What I find particularly discouraging is his attitude toward immigration. He seems to forget that he is the child and grandchild of immigrants, is married to an immigrant, and, if he looks closely enough, will find that America’s greatness is due in good part to the fact that we have opened our doors to those who wish for a better life. In the 1920s America closed its doors; the Holocaust followed shortly afterward, and freedom was denied to Jews who wished to escape. (See the story of the St. Louis, a ship carrying refugees that was forbidden to land in Cuba, and was then turned back by America.) This president wants to deny the right to immigrants seeking citizenship that his own family has enjoyed.

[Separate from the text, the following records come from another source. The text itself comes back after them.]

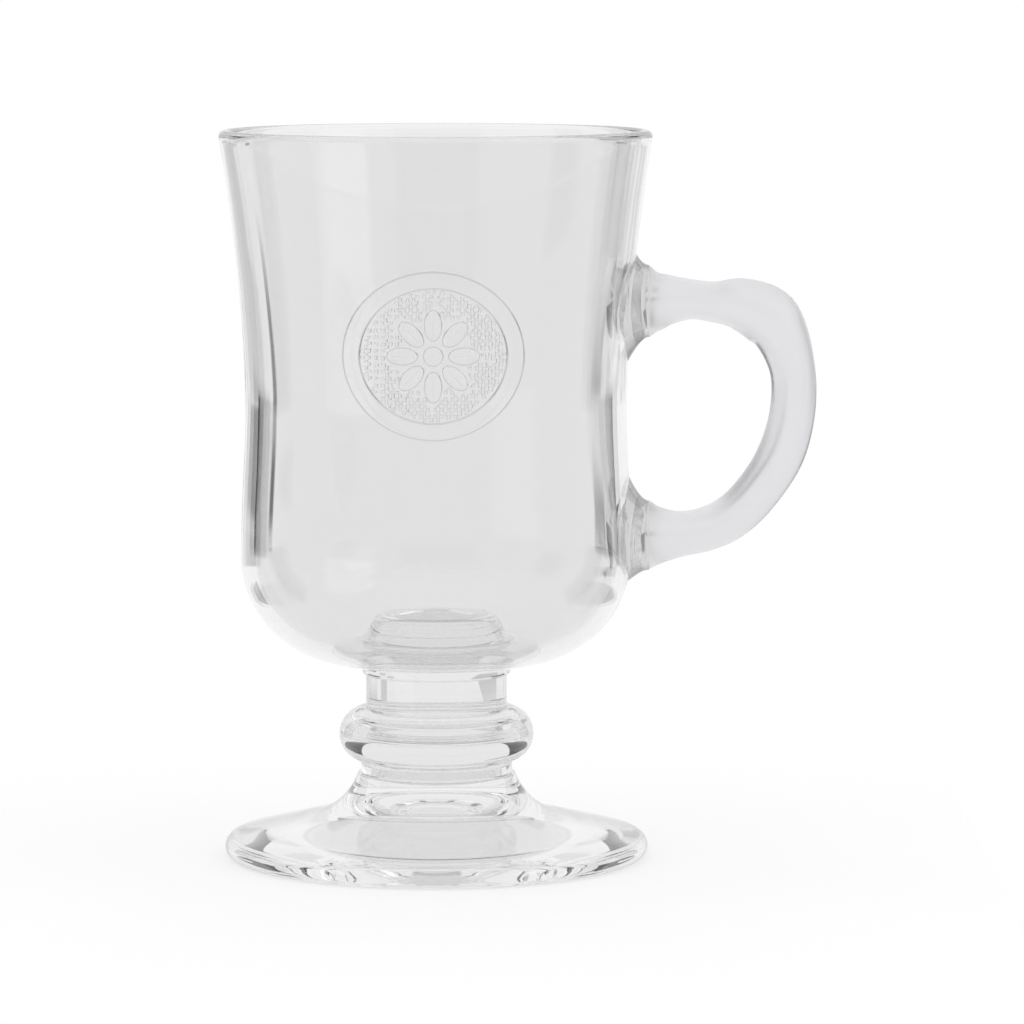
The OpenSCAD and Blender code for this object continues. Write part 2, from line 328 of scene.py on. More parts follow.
foot_outline = (
    [(0, FOOT_SEAM), (FOOT_SEAM_R, FOOT_SEAM)]
    + arc((fillet_r, fillet_z), FOOT_FILLET_R, crease, 270 - FOOT_SLOPE, FILLET_STEPS)
    + arc(edge_at, FOOT_EDGE_R, 90 - FOOT_SLOPE, -90, EDGE_STEPS)
    + [(edge_at[0] - FOOT_RING_W, 0)]
    + arc((0, FOOT_DOME_H - dome_r), dome_r, 90 - dome_angle, 90, DOME_STEPS)
)
foot = turned("foot_disc", foot_outline, [(FOOT_SEAM, FOOT_SEAM_R)], foot_glass)
finish_piece(foot, "foot")

# %% [markdown]
# ## The stem
#
# Two thin collars with soft edges, and between them a knop: a round bead with a short neck above it. Each
# collar is a line of light and shade in the photograph, because its edge bends light on its own.

# %% Collars and knop
COLLAR_STEPS, BEAD_STEPS = 8, 40
# Height of the band of faces at the top of the neck's straight side
NECK_BAND = 3


def collar_outline(bottom, top, radius, seam_below, seam_above):
    """A disc with soft edges. A seam that is narrower than the disc's flat face gets a ring of its own."""
    flat_r = radius - COLLAR_EDGE_R
    low = arc((flat_r, bottom + COLLAR_EDGE_R), COLLAR_EDGE_R, -90, 0, COLLAR_STEPS)
    high = arc((flat_r, top - COLLAR_EDGE_R), COLLAR_EDGE_R, 0, 90, COLLAR_STEPS)
    below = [(r, bottom) for r in (0, seam_below) if r < flat_r - NEAR]
    above = [(r, top) for r in (seam_above, 0) if r < flat_r - NEAR]
    return below + low + high + above


bead_core = KNOP_R - BEAD_R
neck_angle = math.degrees(math.acos((NECK_R - bead_core) / BEAD_R))
BOWL_SEAM_R = UPPER_COLLAR_R - COLLAR_EDGE_R
knop_outline = (
    [(0, KNOP_SEAM)]
    + arc((bead_core, KNOP_SEAM + BEAD_R), BEAD_R, -90, neck_angle, BEAD_STEPS)
    + [(NECK_R, NECK_SEAM - NECK_BAND), (NECK_R, NECK_SEAM), (0, NECK_SEAM)]
)
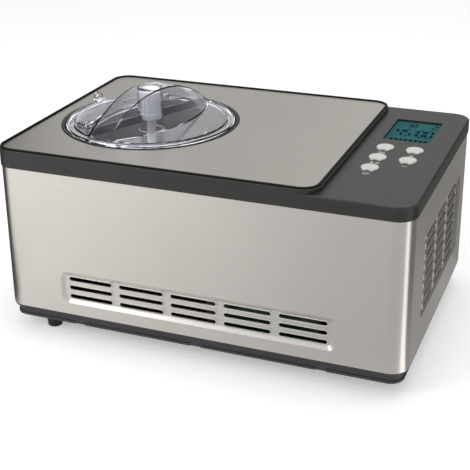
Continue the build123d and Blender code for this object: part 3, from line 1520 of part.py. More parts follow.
def power_board():
    half = board_thickness / 2
    low = tray_floor_z + guide_foot + solder_sink
    half_width = power_board_width / 2
    board = block(power_board_x - half_width, power_board_x + half_width, power_board_y - half,
                  power_board_y + half, low, low + power_board_height)
    back = power_board_y + half - solder_sink
    for x_low, x_high, depth, z_low, z_high in power_board_parts.values():
        board += block(power_board_x + x_low, power_board_x + x_high, back, back + depth,
                       low + z_low, low + z_high)
    return board + rod_y(power_board_x + capacitor_offset[0], low + capacitor_offset[1],
                         capacitor_radius, back, back + capacitor_length)


# ---------------------------------------------------------------- build and write
def group(solids):
    return Compound(children=list(solids))


def build():
    nodes = {name: foot(place) for name, place in foot_places.items()}
    nodes["foot_screws"] = group(foot_screw(place) for place in foot_places.values())
    nodes["base_tray"] = base_tray()
    nodes["housing_wrap"] = housing_wrap()
    nodes["rear_panel"] = rear_panel()
    nodes["rear_screws"] = group(rear_screw(x, z) for x, z in rear_screw_places())
    nodes["cord_gland"] = cord_gland()
    nodes["top_cover"] = top_cover()
    nodes["top_plate"] = top_plate()
    nodes["bowl_bezel"] = bowl_bezel()
    nodes["bowl"] = bowl()
    nodes["cooling_chamber"] = cooling_chamber()
    nodes["evaporator_coil"] = evaporator_coil()
    nodes["chamber_insulation"] = chamber_insulation()
    nodes["shaft_seal"] = shaft_seal()
    nodes["drive_shaft"] = drive_shaft()
    nodes["drive_gear"] = drive_gear()
    nodes["motor_pinion"] = motor_pinion()
    nodes["gearbox_housing"] = gearbox_housing()
    nodes["gearbox_cover"] = gearbox_cover()
    nodes["shaft_bushing"] = shaft_bushing()
    nodes["paddle_motor"] = paddle_motor()
    nodes["paddle"] = paddle()
    nodes["lid"] = lid()
    nodes["flap_pins"] = group(flap_pin(side) for side in (-1, 1))
    nodes["refill_flap"] = refill_flap()
    nodes["compressor"] = compressor()
    nodes["compressor_grommets"] = group(grommet(p) for p in compressor_foot_places())
    nodes["compressor_bolts"] = group(compressor_bolt(p) for p in compressor_foot_places())
    nodes["terminal_cover"] = terminal_cover()
    nodes["condenser"] = condenser()
    nodes["condenser_tubes"] = condenser_tubes()
    nodes["fan_shroud"] = fan_shroud()
    nodes["fan_motor"] = fan_motor()
    nodes["fan_blades"] = fan_blades()
    nodes["filter_drier"] = filter_drier()
    nodes["discharge_pipe"] = discharge_pipe()
    nodes["liquid_pipe"] = liquid_pipe()
    nodes["capillary_tube"] = capillary_tube()
    nodes["suction_pipe"] = suction_pipe()
    nodes["control_board"] = control_board()
    nodes["control_board_screws"] = group(control_board_screw(p) for p in control_board_screw_places())
    nodes["display_module"] = display_module()
    nodes["display_window"] = display_window()
    nodes["button_pad"] = button_pad()
    for name, place in button_places().items():
        nodes[name] = button(place)
    nodes["power_board"] = power_board()
    return nodes


for node_name, shape in build().items():
    export_step(shape, f"parts/{node_name}.step")
    print(node_name, round(shape.volume / 1000, 1), "cm3")
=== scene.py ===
# %% [markdown]
# # A countertop ice cream maker
# The construction is finished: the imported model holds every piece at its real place. This
# notebook gives each piece its finish, adds the fine detail that a maker prints or moulds
# last, and sets up a plain studio. Everything is in metres, +Z up, with the feet on z = 0.

# %% Load the construction
import math

import bmesh
import bpy
from mathutils import Matrix, Vector


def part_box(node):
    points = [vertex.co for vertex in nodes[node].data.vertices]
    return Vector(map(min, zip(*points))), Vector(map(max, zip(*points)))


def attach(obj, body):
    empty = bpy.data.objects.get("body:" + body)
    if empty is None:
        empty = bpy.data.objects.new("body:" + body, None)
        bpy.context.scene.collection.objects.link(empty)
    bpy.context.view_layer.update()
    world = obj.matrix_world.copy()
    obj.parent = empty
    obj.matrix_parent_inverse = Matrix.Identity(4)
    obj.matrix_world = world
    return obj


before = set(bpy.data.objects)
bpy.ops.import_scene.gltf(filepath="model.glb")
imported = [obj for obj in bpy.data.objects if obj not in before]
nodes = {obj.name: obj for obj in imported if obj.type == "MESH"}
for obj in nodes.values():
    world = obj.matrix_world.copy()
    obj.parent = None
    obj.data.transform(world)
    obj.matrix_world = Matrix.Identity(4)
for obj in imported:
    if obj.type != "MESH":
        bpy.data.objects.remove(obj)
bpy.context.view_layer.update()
MM = 0.001

# %% [markdown]
# ## Helpers
# Every finish is a node material around one Principled shader. A number that is the same all
# over a surface is set straight on the shader, and only what varies comes in through nodes.
# Patterns read Object coordinates, because every piece has its object at the origin.

# %% Material helpers
def new_material(name, color, roughness, metallic=0.0, **extra):
    """A Principled material; extra holds other sockets by name, with _ for a space."""
    material = bpy.data.materials.new(name)
    material.use_nodes = True
    shader = material.node_tree.nodes["Principled BSDF"]
    shader.inputs["Base Color"].default_value = (*color, 1.0)
    shader.inputs["Roughness"].default_value = roughness
    shader.inputs["Metallic"].default_value = metallic
    for socket, value in extra.items():
        shader.inputs[socket.replace("_", " ")].default_value = value
    return material, material.node_tree, shader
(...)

Those of us who remember Mussolini and Hitler find that Trump has a great deal in common with them. He should be reminded that he is the president, not a king or an emperor or a monarch.

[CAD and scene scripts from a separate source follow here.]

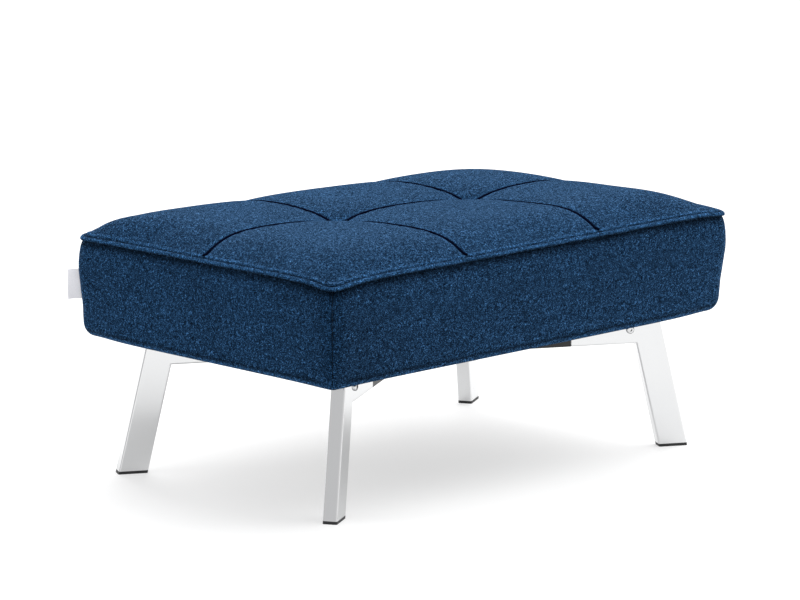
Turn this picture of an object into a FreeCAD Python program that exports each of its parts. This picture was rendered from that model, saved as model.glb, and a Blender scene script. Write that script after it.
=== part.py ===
import FreeCAD, Part
import math
import os

# Upholstered footstool on four splayed chromed legs, in millimetres.
# The origin is on the floor under the middle of the stool. X runs along its length, Y across it
# and Z up. The front is the long side at -Y, and the left end is the one at -X.

# Cushion, outside sizes
cushion_length = 952.0
cushion_width = 638.0
underside_height = 238.0
seam_height = 409.0
panel_seam_height = 448.0
panel_crown_height = 456.0
corner_radius = 32.0
seam_corner_radius = 28.0
shoulder_radius = 10.0
hem_radius = 18.0

# Cover
cloth_thickness = 2.0
panel_columns = 3
panel_rows = 2
panel_inset = 4.0
panel_gap = 1.0
flange_inset = 2.0
flange_width = 12.0
flange_thickness = 5.0
hem_return = 40.0
dust_cover_thickness = 1.0
dust_cover_gap = 2.0
label_width = 18.0
label_height = 54.0
label_thickness = 1.0
label_bottom_height = 300.0

# Filling and board
foam_inset = 18.0
foam_corner_radius = 20.0
core_foam_thickness = 90.0
board_thickness = 15.0
board_corner_radius = 45.0
dimple_depth = 30.0
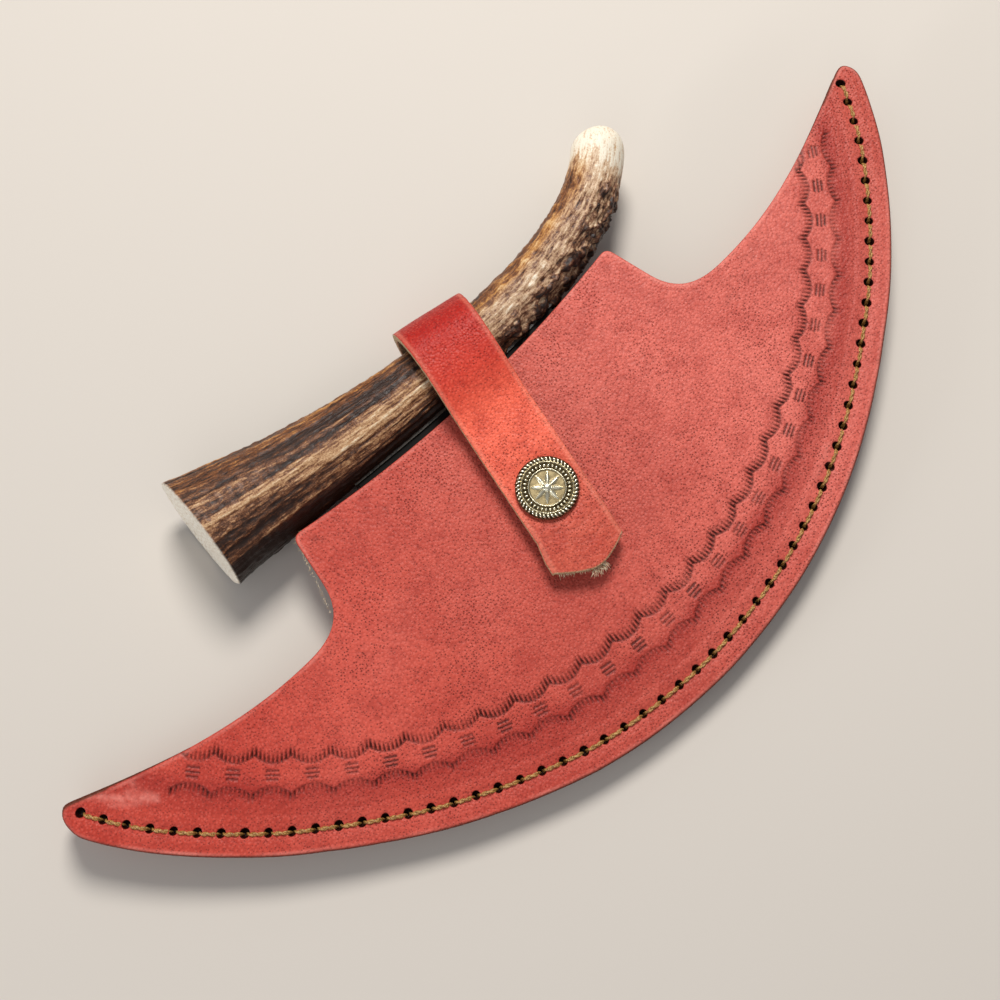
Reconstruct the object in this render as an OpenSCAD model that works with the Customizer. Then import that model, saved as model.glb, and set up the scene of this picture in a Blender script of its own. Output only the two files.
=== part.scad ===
// Crescent hand knife with an antler handle, carried in a stitched leather sheath
// that is closed over the handle by a strap with a press stud. Units are mm.
// The sheath lies flat: +X runs from the left horn to the right horn, +Y is the way
// the knife is drawn, +Z is the front. The origin is on the sheath's back face.

/* [Sheath outline] */
// Radius of the curved outer edge
arc_r = 153; // [120:1:190]
// How far the outer edge drops below the origin
body_drop = 36.5; // [25:0.5:50]
// Half the width over the two horn tips
half_span = 135.5; // [110:0.5:160]
// Height of the horn tips above the origin
horn_y = 48.6; // [40:0.1:60]
// Distance of each scallop's lowest point from the centre line
scallop_x = 72; // [64:0.5:90]
// Height of the scallops' lowest point
scallop_y = 34.5; // [25:0.5:44]
// Half the width of the neck that stands up to the handle
neck_half = 53.5; // [44:0.5:60]
// Height of the neck's left corner
neck_left_y = 58.6; // [50:0.1:66]
// Height of the neck's right corner
neck_right_y = 57.8; // [50:0.1:66]
// Height of the lowest point of the neck's top edge
neck_dip_y = 54.2; // [46:0.1:60]

/* [Leather] */
// Thickness of the front and back panels
panel_t = 2.5; // [1.5:0.1:4]
// Thickness of the welt that leaves room for the blade
welt_t = 3; // [2:0.1:5]
// Width of the welt along the outer edge
welt_w = 9.5; // [7:0.5:14]

/* [Stitching] */
// Distance of the stitch line from the outer edge
stitch_inset = 5.5; // [4:0.1:8]
// Distance between stitch holes
stitch_pitch = 5.4; // [3:0.1:8]
// Diameter of a stitch hole
hole_d = 2; // [1.6:0.1:2.6]
// Diameter of one waxed thread
thread_d = 0.8; // [0.5:0.1:1]
// Depth of the groove that the stitches lie in
groove_depth = 0.5; // [0.2:0.1:1]

/* [Blade] */
// Thickness of the blade
blade_t = 2.4; // [1.5:0.1:2.8]
// Gap between the cutting edge and the welt
edge_gap = 0.9; // [0.3:0.1:3]
// Width of the ground bevel
bevel_w = 13; // [4:0.5:25]
// Half the length of the tang inside the handle
tang_half = 33; // [20:1:45]
// Height of the tang's top edge
tang_top = 66.5; // [60:0.5:70]

/* [Antler handle] */
// Half the width of the handle at its sawn butt
butt_r = 15.5; // [12:0.1:18]
// Half the width of the handle near its tip
tip_r = 7; // [5:0.1:9]
// How much flatter the butt is than it is wide
butt_flat = 0.18; // [0:0.01:0.35]
// Clearance of the tang in its slot, filled with resin
bedding_gap = 0.6; // [0.3:0.1:1]
// Diameter of the cross pin through the tang
pin_d = 3; // [2:0.1:4]

/* [Strap] */
// Width of the strap
strap_w = 19; // [14:0.5:25]
// Thickness of the strap
strap_t = 2.2; // [1.5:0.1:3]
// Lean of the strap from the centre line, in degrees
strap_lean = 11.4; // [0:0.1:20]
// Where the strap crosses the handle, left to right
strap_x = 6.4; // [-10:0.1:20]
// Where the strap crosses the handle, height
strap_y = 64.2; // [60:0.1:70]
// Inside radius of the loop round the handle
loop_r = 10.4; // [9:0.1:14]
// Distance from the handle to the snap along the strap
snap_reach = 41.4; // [34:0.1:48]
// Distance from the handle to the end of the strap
strap_reach = 61.9; // [52:0.1:75]
// Distance from the handle to the end of the fixed tail
tail_reach = 40; // [32:0.5:50]
// Depth that the tail is let into the back panel
tail_seat = 0.4; // [0.2:0.1:1]

/* [Snap and rivets] */
// Diameter of the snap's cap
cap_d = 15.5; // [12:0.1:18]
// Height of the strap's underside over the front panel at the snap
snap_stack = 3; // [2.5:0.1:4]
// Diameter of the rivet caps
rivet_d = 8; // [6:0.1:10]

/* [Hidden] */
$fn = 48;
eps = 0.01;
arc_y = arc_r - body_drop;
sheath_t = 2 * panel_t + welt_t;
front_z = panel_t + welt_t;
mid_z = panel_t + welt_t / 2;
stitch_r = arc_r - stitch_inset;
stitch_n = 2 * floor(stitch_r * 61 * PI / 180 / stitch_pitch);
stitch_step = stitch_pitch / stitch_r * 180 / PI;
blade_r = arc_r - welt_w - edge_gap;
loop_y = 1.3;
loop_mid = loop_r + strap_t / 2;
arm_z = sheath_t + snap_stack + strap_t / 2;
tail_z = tail_seat - strap_t / 2;
rivet_y = [-22.5, -34.5];

// curves

function bez(p, n) =
    [for (i = [0 : n]) let (t = i / n, u = 1 - t)
        u * u * u * p[0] + 3 * u * u * t * p[1] + 3 * u * t * t * p[2] + t * t * t * p[3]];

function bez2(p, n) =
    [for (i = [0 : n]) let (t = i / n, u = 1 - t)
        u * u * p[0] + 2 * u * t * p[1] + t * t * p[2]];

function flip(p) = [for (i = [len(p) - 1 : -1 : 0]) [-p[i][0], p[i][1]]];

function on_arc(r, a) = [r * sin(a), arc_y - r * cos(a)];

// one side of the top edge, from the horn tip to the neck's corner
function top_side(corner_y) = concat(
    [[arc_r, horn_y - 4], [half_span, horn_y - 3], [half_span - 1.4, horn_y]],
    bez([[half_span - 1.5, horn_y + 0.2], [half_span - 23.5, horn_y - 8],
         [scallop_x + 20, scallop_y], [scallop_x, scallop_y]], 14),
    bez([[scallop_x - 1, scallop_y], [scallop_x - 10, scallop_y],
         [neck_half + 4, scallop_y + 3.5], [neck_half + 2.5, scallop_y + 11.5]], 8),
    bez2([[neck_half + 0.4, corner_y - 2.2], [neck_half, corner_y],
          [neck_half - 2.2, corner_y - 0.4]], 4));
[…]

Let the students of the Jewish day schools be educated in scholastics, not be encouraged to participate in political issues, especially divisive ones.
Not worthy of praise
As a parent who sent four children to a Jewish day school in Bergen County, has traveled to Israel several times, and is all in favor of a strong and secure Israel, I would not be throwing bouquets at the president for recognizing Jerusalem as Israel’s capital (“Jerusalem, Frisch, and Jewish law,” February 9). I would be offended and upset if any person or entity affiliated with my children’s day school advocated a letter-writing campaign for my children to praise a president whose character, conduct, and actions are antithetical to core values of Judaism.
A president who has been accused by multiple women of sexual assault, disparages African-American and immigrant communities, attacks journalists and democratic institutions as “the enemy of the people,” denies global climate change, and could not figure out the right thing to say when neo-Nazis and white supremacists marched in Charlottesville is not worthy of praise.
Thanks, Mr. Trump, for taking action
Regarding Rabbi Glickman’s article on the Frisch letter campaign to thank the Trump administration for moving the American embassy to Jerusalem (“Politics and the decline of nuance combine to stalk the Orthodox arena,” February 9), he fails to mention a crucial point — the incredible importance of expressing gratitude (hakarat hatov) as a supreme Jewish value.
Gratitude is as much, if not more, about the one expressing thanks than the one receiving it. I have no way of knowing the motivations of Frisch’s leadership, but I’d like to believe that it was doing what any Jewish educational institution should do — teach by example. Rabbi Glickman worries about the timing and how the campaign would be perceived. Sadly, each day brings new lows in behavior and words in Washington, so I fear the timing will never be “right.” Does that absolve us of our obligation to express our thanks? Rabbi Glickman invokes Menachem Begin to demonstrate that we should not thank anyone for something that is rightfully ours to begin with. I’ll leave it to him and other rabbis to decide whether Begin’s position represents normative Jewish law (galacha), but regardless, it simple does not apply to the present situation. Begin was referring to mere words, which are all too often empty and meaningless. Indeed, recognition of Jerusalem and moving the embassy have been U.S. policy for more than 20 years.
So it is highly significant when an administration (even one that we find deeply distasteful) finally takes action and implements that policy. Why? Because facts on the ground are vastly different than words on a paper. When America acts it is a moral statement, not just a political one. For that, all lovers of Zion should be profoundly grateful.